I saw no riders ahead or behind me for the last segment of the ride. I calculated whether a sub-13 hour time was feasible and decided that it was close but not worth a deep draining effort to achieve. I wondered how far the front group was ahead. They had a half-hour on me at Union (about halfway) but Bill said they hadn't gained a whole lot more at Seabeck. I stopped near Poulsbo to switch on my lights (to be seen rather than to see), and I felt the weariness of the long day.

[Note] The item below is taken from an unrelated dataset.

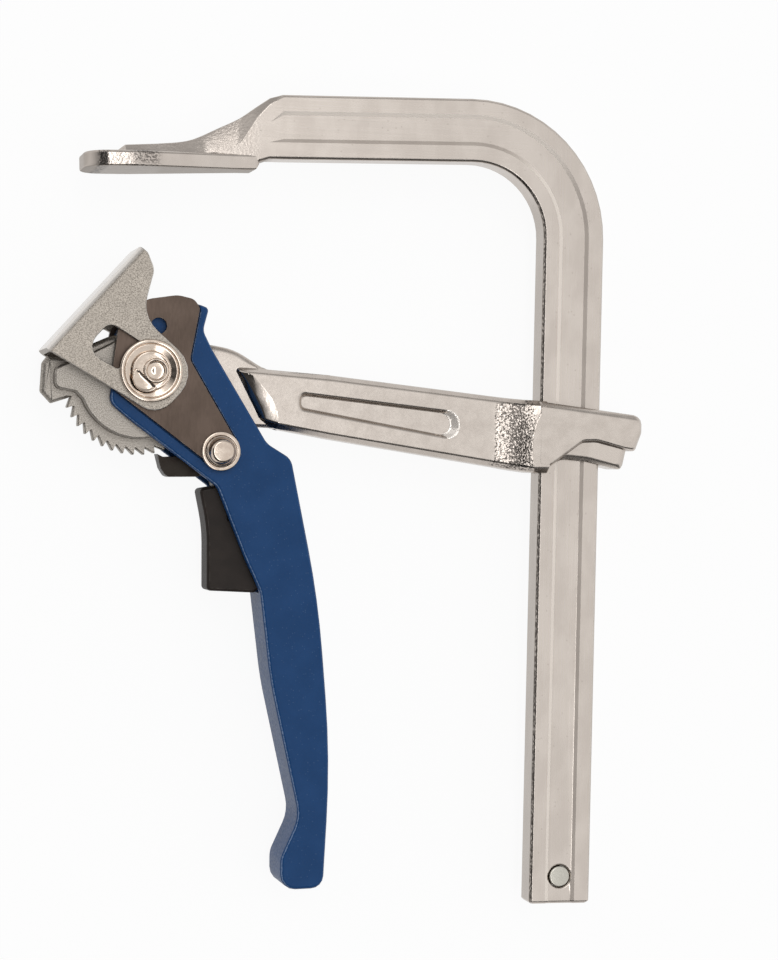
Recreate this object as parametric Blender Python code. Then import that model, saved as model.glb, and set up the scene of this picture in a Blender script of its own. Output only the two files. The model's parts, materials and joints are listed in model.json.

The final descent to the ferry terminal was somehow shorter than the climb had been in the morning. Ron Lee had a clever SIR sign equipped with LED blinkies to mark the finish control. I turned in my card and Ron said the lead group had pulled in about 45 minutes before. It was 8:06 and the next ferry was at 8:30, enough time for me to get good and cold, but the ferries have nice long padded benches and after boarding I did my best impression of a cadaver -- hands across my chest and cycling cap pulled low over my eyes. I heard a little boy walk by and say, "That guy must have been out riding all day!" If he only knew.

Although I'd had no stomach troubles all day long, I somehow felt nauseous after the wait and ferry ride. I keep gathering more and more evidence that I've inherited a mutinous stomach. Both my father and I seem to have a type of hard-wired fatigue limitation. A combination of little sleep and lots of exercise leads our stomachs to eventually go on strike. Wasn't there a general who once said, "Armies march on their stomachs." Well, randonneurs roll on theirs, but I still rolled home from the ferry terminal. Luckily, I felt better while riding than I had on the ferry. It was a pleasant night for a ride, with little traffic and the concrete roads and walls of Seattle still holding some of the warmth of the day. I was happy to pull into my driveway, and looked forward to a hot shower. I was also happy with my ride. It had been a good ride; a randonneurs ride around the hook.